*EXERCISE INSTRUCTIONS*: Give the lines of the material verbatim, from the first line to the line with "of its lobes.", including both.
Begin DATASET EXCERPT
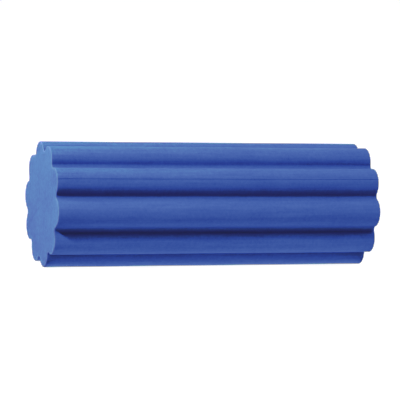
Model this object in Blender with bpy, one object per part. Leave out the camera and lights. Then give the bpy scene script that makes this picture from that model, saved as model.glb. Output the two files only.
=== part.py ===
"""A fluted massage roller of solid closed-cell foam, lying on two of its lobes.

The roller is two half-round foam slabs with a film of hot-melt adhesive between
them. The bonded block is cut to a ring of round lobes with grooves between, and
its ends are sawn square. The axis runs along X and the floor is at Z = 0.
"""

import math

import bmesh
import bpy
from mathutils import Vector

# Driving sizes of the roller, in metres
LENGTH = 0.400
CREST_DIAMETER = 0.148
LOBE_COUNT = 10
GROOVE_DEPTH = 0.0114
GROOVE_RADIUS = 0.0044
END_EDGE_RADIUS = 0.0010

# The bond between the two halves: its film, the gap to each half, and how far the
# film stops short of the surface
FILM_THICKNESS = 0.0004
SEAT_GAP = 0.0003
FILM_RECESS = 0.0003

# Where the bond comes out at the front: on this lobe, counted up from the lowest
# one, and this many degrees below the lobe's crest as seen from the axis
BOND_LOBE = 3
BOND_DROP = 2.6

# How finely the round stretches are drawn
STEPS_PER_HALF_PITCH = 2
GROOVE_STEPS = 6
END_EDGE_STEPS = 3
SHARP_ANGLE = 40

# Each lobe is an arc that runs smoothly into the grooves on both sides of it
half_pitch = math.pi / LOBE_COUNT
crest_radius = CREST_DIAMETER / 2
groove_centre = crest_radius - GROOVE_DEPTH + GROOVE_RADIUS
groove_across = groove_centre * math.sin(half_pitch)
groove_below_crest = crest_radius - groove_centre * math.cos(half_pitch)
lobe_radius = (groove_across**2 + groove_below_crest**2 - GROOVE_RADIUS**2) / (
    2 * (groove_below_crest + GROOVE_RADIUS)
)
lobe_centre = crest_radius - lobe_radius
lobe_half_angle = math.atan2(groove_across, lobe_radius - groove_below_crest)

# Angles round the axis start at the front, towards -Y, and rise towards +Z. The
# roller lies on the two lobes beside a groove that faces straight down.
lowest_front_crest = -math.pi / 2 + half_pitch
axis_height = lobe_centre * math.cos(half_pitch) + lobe_radius

# The bond is a plane through the axis
bond_angle = lowest_front_crest + 2 * half_pitch * BOND_LOBE - math.radians(BOND_DROP)
bond_normal = Vector((0, math.sin(bond_angle), math.cos(bond_angle)))


def clear_scene():
    """Takes out whatever the scene starts with."""
    for obj in list(bpy.data.objects):
        bpy.data.objects.remove(obj)


def make_material(name, colour, roughness):
    """A plain non-metal finish."""
    material = bpy.data.materials.new(name)
    material.use_nodes = True
    shader = material.node_tree.nodes["Principled BSDF"]
    shader.inputs["Base Color"].default_value = (*colour, 1.0)
    shader.inputs["Roughness"].default_value = roughness
    shader.inputs["Metallic"].default_value = 0.0
    return material


def arc(distance, place, radius, angles):
    """Points of an arc about a centre at the given distance and place round the axis."""
    for angle in angles:
        forward = distance * math.cos(place) + radius * math.cos(angle)
        up = distance * math.sin(place) + radius * math.sin(angle)
        yield -forward, axis_height + up


def outline(inset):
    """The roller's outline from the end, drawn in by inset, as (y, z) points."""
    step = half_pitch / STEPS_PER_HALF_PITCH
    reach = math.ceil(lobe_half_angle / step) - 1
    lobe_turns = [step * k for k in range(-reach, reach + 1)]
    lobe_turns = [-lobe_half_angle, *lobe_turns, lobe_half_angle]
    groove_half_angle = lobe_half_angle - half_pitch
    groove_step = 2 * groove_half_angle / GROOVE_STEPS
    groove_turns = [groove_half_angle - groove_step * k for k in range(1, GROOVE_STEPS)]
    points = []
    for lobe in range(LOBE_COUNT):
        crest = lowest_front_crest + 2 * half_pitch * lobe
        angles = [crest + turn for turn in lobe_turns]
        points += arc(lobe_centre, crest, lobe_radius - inset, angles)
        groove = crest + half_pitch
        angles = [groove + math.pi + turn for turn in groove_turns]
        points += arc(groove_centre, groove, GROOVE_RADIUS + inset, angles)
    return points


def fluted_block(inset):
    """The whole roller as one closed mesh, drawn in all over by inset."""
    mesh = bmesh.new()
    end_x = LENGTH / 2 - inset
    left_end = mesh.faces.new([mesh.verts.new((-end_x, y, z)) for y, z in outline(inset)])
    moved = bmesh.ops.extrude_face_region(mesh, geom=[left_end])["geom"]
    right_ring = [item for item in moved if isinstance(item, bmesh.types.BMVert)]
    bmesh.ops.translate(mesh, verts=right_ring, vec=(2 * end_x, 0, 0))
    bmesh.ops.recalc_face_normals(mesh, faces=mesh.faces)
    end_edges = [e for e in mesh.edges if e.verts[0].co.x == e.verts[1].co.x]
    bmesh.ops.bevel(
        mesh,
        geom=end_edges,
        offset=END_EDGE_RADIUS,
        segments=END_EDGE_STEPS,
        profile=0.5,
        affect="EDGES",
    )
    return mesh


def cut_away(mesh, distance, side):
    """Cuts parallel to the bond at a distance from it, and keeps the side 1 or -1."""
    cut = bmesh.ops.bisect_plane(
        mesh,
        geom=mesh.verts[:] + mesh.edges[:] + mesh.faces[:],
        plane_co=Vector((0, 0, axis_height)) + bond_normal * distance,
        plane_no=bond_normal * side,
        dist=1e-7,
        clear_inner=True,
    )["geom_cut"]
    rim = [item for item in cut if isinstance(item, bmesh.types.BMEdge)]
    bmesh.ops.edgeloop_fill(mesh, edges=rim)
    bmesh.ops.recalc_face_normals(mesh, faces=mesh.faces)


def add_piece(name, mesh, material):
    """Puts a finished mesh into the scene as one named piece."""
    data = bpy.data.meshes.new(name)
    mesh.to_mesh(data)
    mesh.free()
    data.materials.append(material)
    data.shade_smooth()
    data.set_sharp_from_angle(angle=math.radians(SHARP_ANGLE))
    bpy.context.scene.collection.objects.link(bpy.data.objects.new(name, data))


def add_foam_half(name, side, material):
    """The foam slab on one side of the film, the upper one 1 and the lower one -1."""
    mesh = fluted_block(0)
    cut_away(mesh, side * (FILM_THICKNESS / 2 + SEAT_GAP), side)
    add_piece(name, mesh, material)


def add_bond_film(material):
    """The adhesive between the slabs: a thin slice of a slightly smaller block."""
    mesh = fluted_block(FILM_RECESS)
    for side in (1, -1):
        cut_away(mesh, -side * FILM_THICKNESS / 2, side)
    add_piece("bond_film", mesh, material)


clear_scene()
foam = make_material("blue foam", (0.047, 0.107, 0.41), 0.8)
adhesive = make_material("dark blue adhesive", (0.018, 0.042, 0.19), 0.45)
add_foam_half("upper_foam_half", 1, foam)
add_foam_half("lower_foam_half", -1, foam)
add_bond_film(adhesive)
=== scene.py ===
"""The looks of a fluted foam massage roller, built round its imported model."""

import math

import bmesh
import bpy
from mathutils import Matrix, Vector, noise


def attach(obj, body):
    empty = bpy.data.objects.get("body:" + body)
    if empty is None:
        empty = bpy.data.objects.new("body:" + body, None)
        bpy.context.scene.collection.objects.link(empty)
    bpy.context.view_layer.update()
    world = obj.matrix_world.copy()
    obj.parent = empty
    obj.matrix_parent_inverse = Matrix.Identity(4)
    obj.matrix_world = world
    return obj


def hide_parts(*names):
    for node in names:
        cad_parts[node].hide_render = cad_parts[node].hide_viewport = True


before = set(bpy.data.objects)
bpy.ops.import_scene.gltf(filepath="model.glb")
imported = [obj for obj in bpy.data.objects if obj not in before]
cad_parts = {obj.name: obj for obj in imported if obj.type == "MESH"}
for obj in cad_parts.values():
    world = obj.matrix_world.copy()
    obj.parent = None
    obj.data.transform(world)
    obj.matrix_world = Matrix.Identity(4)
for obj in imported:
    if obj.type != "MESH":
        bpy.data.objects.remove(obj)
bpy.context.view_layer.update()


# The two foam halves. Each is half of a log of closed-cell EVA foam, blue right through,
# whose round lobes and grooves run its whole length. The two are bonded along a plane
# through the axis, and the ends are sawn square with their edges a little softened.
LENGTH = 0.400
CREST_RADIUS = 0.074
LOBE_COUNT = 10
GROOVE_DEPTH = 0.0114
GROOVE_RADIUS = 0.0044
END_EDGE_RADIUS = 0.0010
BOND_LOBE = 3
BOND_DROP = math.radians(2.6)
FILM_THICKNESS = 0.0004
FOAM_TO_FILM = 0.00002
SEAM_EDGE_RADIUS = 0.00015
FOAM_WAVINESS = 0.00016

half_pitch = math.pi / LOBE_COUNT
groove_centre = CREST_RADIUS - GROOVE_DEPTH + GROOVE_RADIUS
groove_across = groove_centre * math.sin(half_pitch)
groove_below_crest = CREST_RADIUS - groove_centre * math.cos(half_pitch)
lobe_radius = (groove_across**2 + groove_below_crest**2 - GROOVE_RADIUS**2) / (
    2 * (groove_below_crest + GROOVE_RADIUS)
)
lobe_centre = CREST_RADIUS - lobe_radius
lobe_half_angle = math.atan2(groove_across, lobe_radius - groove_below_crest)
groove_half_angle = lobe_half_angle - half_pitch
axis_height = lobe_centre * math.cos(half_pitch) + lobe_radius

# Angles round the axis start at the front and rise over the top. The bond comes out a
# little below the crest of the upper front lobe, the third above the lowest one.
lowest_front_crest = -math.pi / 2 + half_pitch
bond_angle = lowest_front_crest + 2 * half_pitch * BOND_LOBE - BOND_DROP
bond_normal = Vector((0, math.sin(bond_angle), math.cos(bond_angle)))
bond_outward = Vector((0, -math.cos(bond_angle), math.sin(bond_angle)))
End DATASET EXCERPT
*FULL ANSWER*:
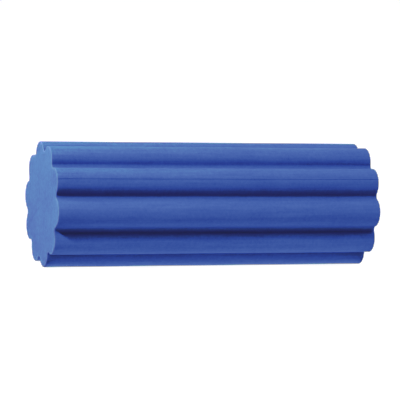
Model this object in Blender with bpy, one object per part. Leave out the camera and lights. Then give the bpy scene script that makes this picture from that model, saved as model.glb. Output the two files only.
=== part.py ===
"""A fluted massage roller of solid closed-cell foam, lying on two of its lobes.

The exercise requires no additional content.